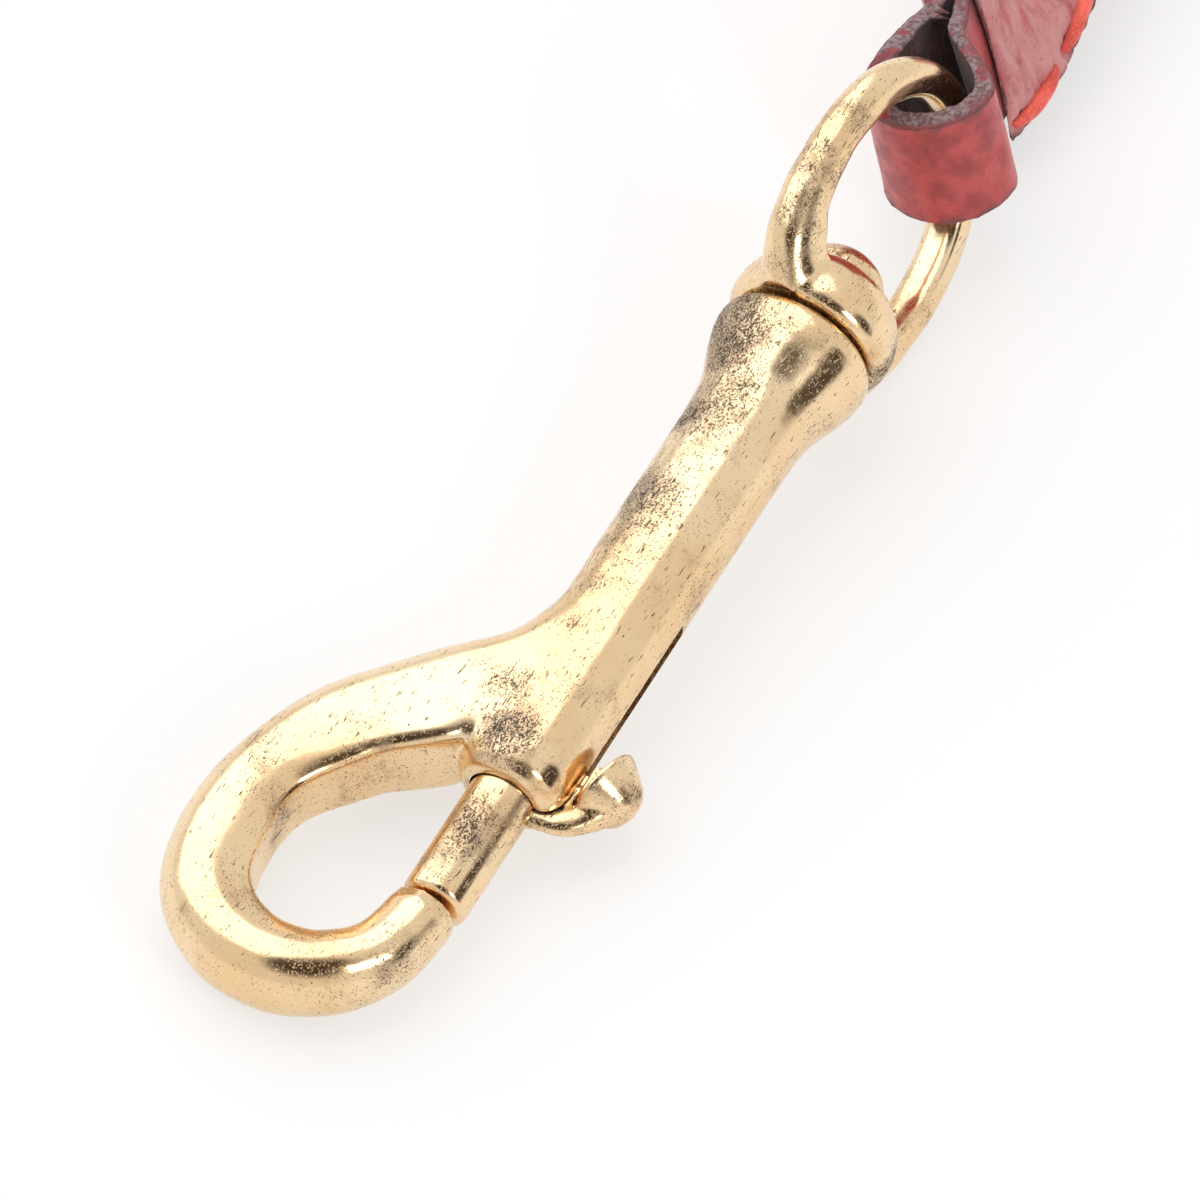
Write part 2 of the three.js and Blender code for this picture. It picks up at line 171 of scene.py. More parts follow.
lit = add_node(tree, "ShaderNodeMixShader", i0=path.outputs["Is Glossy Ray"], i1=room.outputs[0],
               i2=gloss.outputs[0])
mixed = add_node(tree, "ShaderNodeMixShader", i0=path.outputs["Is Camera Ray"], i1=lit.outputs[0],
                 i2=white.outputs[0])
add_node(tree, "ShaderNodeOutputWorld", Surface=mixed.outputs[0])

for direction, distance, size, power in softboxes:
    towards = Vector(direction).normalized()
    bpy.ops.object.light_add(type="AREA", location=camera_aim + towards * distance)
    softbox = bpy.context.object
    softbox.data.size = size
    softbox.data.energy = power
    softbox.rotation_mode = "QUATERNION"
    softbox.rotation_quaternion = towards.to_track_quat("Z", "Y")

bpy.context.scene.view_settings.view_transform = "Standard"

# ---- Snap body -----------------------------------------------------------------------------------
# Barrel, nose, hook and web are one brass casting, tumbled smooth. The hook is round outside and
# has a sloped shoulder and a flat wall inside. The bore and the thumb slot are cut after casting.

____

▶ _Your goal_:
Every line of the data above should be reproduced word for word.

▶ _Output of the task_:
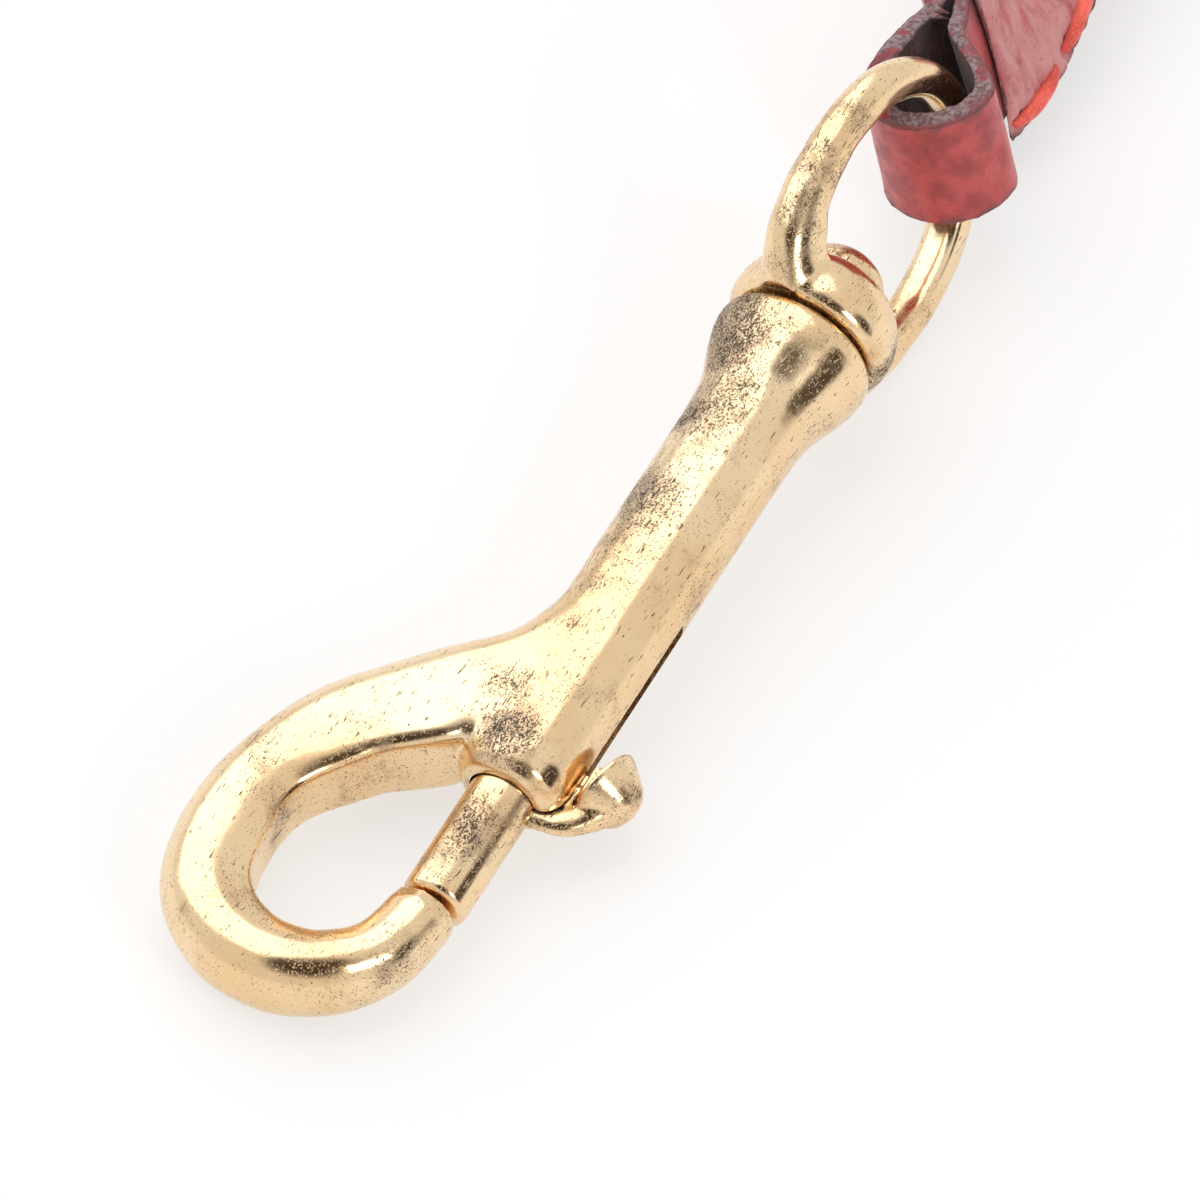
Write part 2 of the three.js and Blender code for this picture. It picks up at line 171 of scene.py. More parts follow.
lit = add_node(tree, "ShaderNodeMixShader", i0=path.outputs["Is Glossy Ray"], i1=room.outputs[0],
               i2=gloss.outputs[0])
mixed = add_node(tree, "ShaderNodeMixShader", i0=path.outputs["Is Camera Ray"], i1=lit.outputs[0],
                 i2=white.outputs[0])
add_node(tree, "ShaderNodeOutputWorld", Surface=mixed.outputs[0])

for direction, distance, size, power in softboxes:
    towards = Vector(direction).normalized()
    bpy.ops.object.light_add(type="AREA", location=camera_aim + towards * distance)
    softbox = bpy.context.object
    softbox.data.size = size
    softbox.data.energy = power
    softbox.rotation_mode = "QUATERNION"
    softbox.rotation_quaternion = towards.to_track_quat("Z", "Y")

bpy.context.scene.view_settings.view_transform = "Standard"

# ---- Snap body -----------------------------------------------------------------------------------
# Barrel, nose, hook and web are one brass casting, tumbled smooth. The hook is round outside and
# has a sloped shoulder and a flat wall inside. The bore and the thumb slot are cut after casting.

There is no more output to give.